Monday, Jul. 21, 1980

"Cher Val

A colorful visit boosts a flowering European friendship

Not since Charles de Gaulle stepped onto a red carpet at Bonn's Wahn Airport in 1962 had a French President made an official state visit to West Germany. But when Valery Giscard d'Estaing alighted from his presidential Mystere jet last week, the 21-gun salute that greeted him merely punctuated the close Franco-German ties that have grown particularly strong since Giscard and West German Chancellor Helmut Schmidt came to power within eleven days of each other in 1974. Although it rained during most of the five-day visit, there were few visible clouds over what British Prime Minister Margaret Thatcher has sarcastically called the "Franco-German axis."

Only in its ceremonial trappings did Giscard's state visit differ from numerous earlier trips to West Germany for consultations with Schmidt. In fact "Lieber Helmut" and "Cher Valery," as they call each other, meet at least six times a year and talk on the telephone about once a week. Their friendship, dating back to the early '70s, when both served as Finance Ministers, rests largely on shared views and temperaments. Both leaders are fiscal conservatives and political pragmatists. In addition, both men face tough re-election battles within the next ten months, leading some cynics to suggest that saturation TV coverage of the two incumbents was the real reason behind the state visit.

It was indeed a photogenic journey, studded with fluttering tricolor bunting, fireworks displays and stirring military reviews. Accompanied by his attractive wife Anne-Aymone, Giscard purposely passed up such major cities as Frankfurt, Hamburg and Munich in order to tour what he called l'Allemagne profonde (Germany in depth). His stops included Baden-Baden, Kassel, Wuerzburg and Luebeck, all towns with populations under 230,000. He also made an unscheduled visit to Koblenz, 40 miles south of Bonn, where he was born in 1926; his father was a civilian official with French forces occupying the Rhineland. Often looking more populist than patrician, the spindly French President plunged into the crowds, delighting them with a spate of French-accented German phrases.

Politics was rarely absent from the pageantry, and Giscard seized several occasions to assert what he called the "independence and power of Europe." At a state banquet near Bonn, for example, he startled his hosts somewhat by calling for a "renaissance of European influence," led by France and Germany, and "the reappearance of an independent and self-assured Europe in world affairs."

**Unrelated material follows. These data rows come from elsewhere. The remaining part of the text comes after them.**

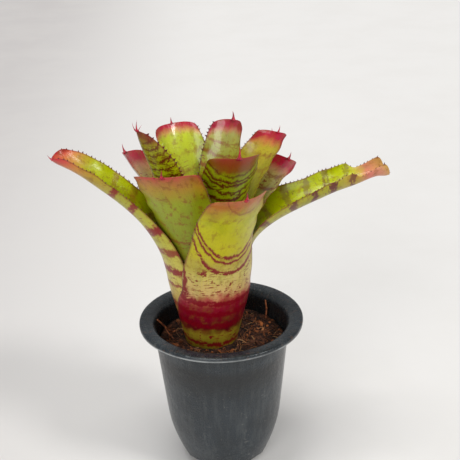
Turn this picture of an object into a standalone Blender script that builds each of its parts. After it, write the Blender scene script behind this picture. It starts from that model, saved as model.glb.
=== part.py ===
"""A potted bromeliad: a rosette of strap leaves on a short stem, in potting mix in a plastic nursery pot.

Lengths are in metres and angles in degrees, with +Z up. The origin is on the ground, under the middle of the
leaves' spread. The pot's axis and the plant's axis both stand a little to its left.
"""

import math

import bpy
import numpy as np

# The pot: a wall that tapers up to a flared lip, and tucks in to a foot ring with arched notches.
POT_X = -0.0049
POT_HEIGHT = 0.1040
WALL = 0.0016
NECK_RADIUS = 0.0452
NECK_BELOW_RIM = 0.0080
WALL_SLOPE = 0.105
TUCK = 0.0076
TUCK_HEIGHT = 0.0350
TUCK_POWER = 1.8
TUCK_OUTLINE = (0.0, 0.14, 0.34, 0.62, 1.0)
LIP_WIDTH = 0.0098
LIP_DROP = 0.0030
LIP_THICKNESS = 0.0019
LIP_EDGE_ROUNDING = 0.0016
LIP_RIM_WIDTH = 0.0014
MOUTH_ROUNDING = 0.0040
UNDER_LIP_ROUNDING = 0.0030
POT_STEPS = 50
POT_COLOUR = (0.045, 0.055, 0.060)
FLOOR_HEIGHT = 0.0065
FLOOR_THICKNESS = 0.0018
NOTCH_COUNT = 4
FIRST_NOTCH = 45
NOTCH_WIDTH = 0.0190
NOTCH_HEIGHT = 0.0042
NOTCH_SIDES = 48
DRAIN_COUNT = 6
FIRST_DRAIN = 15
DRAIN_RADIUS = 0.0035
DRAIN_RING_RADIUS = 0.0150
HOLE_SIDES = 12

# The potting mix fills the pot up to a little below the rim, and stands slightly higher in the middle.
MIX_BELOW_RIM = 0.0170
MIX_CROWN = 0.0020
MIX_RINGS = 5
MIX_COLOUR = (0.075, 0.035, 0.018)
CLEARANCE = 0.0004

# The stem, and the tube that the leaf bases make round it. Heights are measured from the top of the mix.
PLANT_OFFSET_X = -0.0070
STEM_RADIUS = 0.0040
STEM_FOOT = -0.0140
STEM_ABOVE_LAST_LEAF = 0.0040
STEM_POINT = 0.0050
STEM_FOOT_BEVEL = 0.0010
STEM_STEPS = 24
STEM_COLOUR = (0.30, 0.33, 0.12)
FIRST_LEAF = -0.0085
NODE_PITCH = 0.0028
BOWL_HEIGHT = 0.0070
TUBE_HEIGHTS = (-0.0085, 0.0000, 0.0150, 0.0270, 0.0400, 0.0600, 0.0900)
TUBE_RADII = (0.0135, 0.0170, 0.0208, 0.0240, 0.0272, 0.0300, 0.0315)

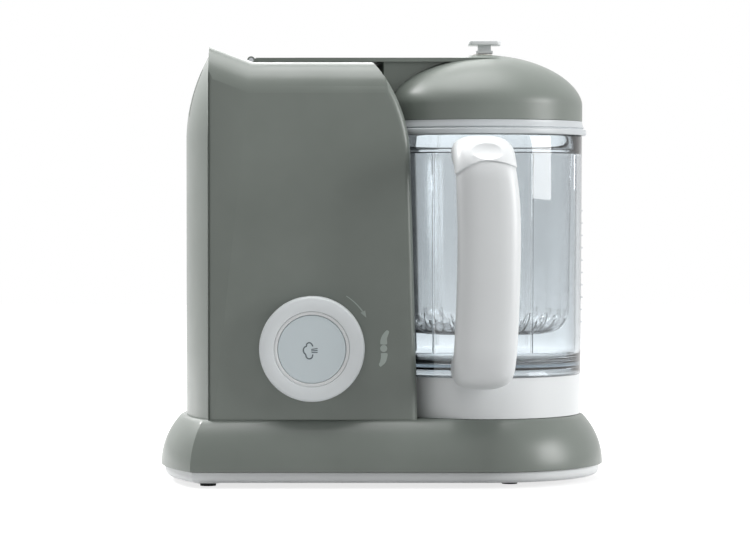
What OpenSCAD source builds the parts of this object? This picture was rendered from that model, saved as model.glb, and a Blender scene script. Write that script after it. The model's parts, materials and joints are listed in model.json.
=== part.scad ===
// Baby food maker: steamer and blender with a clear jug on a shared base.
// Shapes are drawn in the jug's frame: +X right, +Y back, +Z up, with the
// jug and drive axis at X = Y = 0 and the table at Z = 0. The last lines move
// each sub-part so that the origin is the centre of the overall footprint.

/* [Overall] */
// Length of the base from end to end
overall_length = 272; // [262:1:290]
// Reach of the handle in front of the jug's axis
handle_reach = 106; // [100:1:120]

/* [Base] */
// Half width of the base at its foot, and radius of its right end
base_r = 74; // [72:0.5:80]
// Half width of the base at its top edge
base_top_r = 61.2; // [61:0.1:64]
// Height of the base cover's lower edge
base_low_z = 9.7; // [8.5:0.1:11]
// Height of the base cover's top face
base_top_z = 40.3; // [39:0.1:44]
// Wall of the base cover
base_wall = 2.6; // [2:0.1:3]
// Thickness of the base cover's deck
deck_t = 3; // [2.5:0.1:4]
// Distance from the jug's axis back to the centre of the bulged left end
left_arc_x = 63; // [55:1:70]
// Height of the tray's underside
tray_low_z = 3.3; // [3:0.1:4]
// How far the tray stands in from the cover's foot
tray_inset = 2.3; // [2:0.1:4]
// Wall and floor of the tray
tray_wall = 2.6; // [2:0.1:3]
// Radius of a foot boss
foot_r = 7.8; // [6:0.1:9]
// Radius of a foot's rubber pad
pad_r = 4.8; // [4:0.1:5.5]

/* [Tower] */
// Half depth of the tower, from its middle to its flat front
tower_half = 60.8; // [60:0.1:61]
// Radius of the tower's bulged left side
tower_arc_r = 121.6; // [118:0.1:122]
// Wall of the tower shell
tower_wall = 2.6; // [2.2:0.1:3]
// Height of the tower's flat roof
roof_z = 254.3; // [252:0.1:256]
// Height of the ridge at the tower's left edge
ridge_z = 263.9; // [258:0.1:266]
// Start of the straight ramp up to the ridge, from the jug's axis
ramp_x = 144.5; // [143:0.5:150]
// Radius of the hollow that wraps round the jug
recess_r = 67; // [66:0.1:69]
// Radius of the rolled front and back top edges
roll_r = 22; // [12:1:22]
// Radius of the tower's right shoulder
shoulder_r = 89; // [85:0.5:90]
// Number of vent slots in the left side
vent_count = 5; // [3:1:7]
// Width of a vent slot
vent_w = 2.6; // [2:0.1:4]

/* [Boiler] */
// Distance of the boiler's axis from the jug's axis
boiler_x = 110; // [109:0.5:111]
// Outer radius of the boiler pot
pot_r = 33; // [30:0.5:34]
// Depth of the boiler pot
pot_h = 46; // [38:1:50]
// Wall of the boiler pot
pot_wall = 1.5; // [1:0.1:2]
// Radius of the filling mouth
mouth_r = 24; // [20:0.5:25]

/* [Motor] */
// Distance of the motor's axis from the drive axis
motor_x = 115; // [112:0.5:117]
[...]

Giscard's strong language prompted West German officials to assure Washington privately that Bonn remained solidly pro-West and pro-NATO. Taking a softer line in his public pronouncements, Schmidt carefully avoided Giscard's themes of "power" and "influence" in favor of blander and more ecumenical expressions of "cooperation and friendship."

Though they differed slightly in their rhetoric, the two leaders announced their "basic agreement on all points" following the two-day official talks that wrapped up the state visit. As Giscard flew off into the low, wet overcast, Schmidt's aides pronounced themselves satisfied that the Chancellor had pleased "Cher Valery" without unduly upsetting Washington or London--no mean task in these delicate times for the Atlantic Alliance.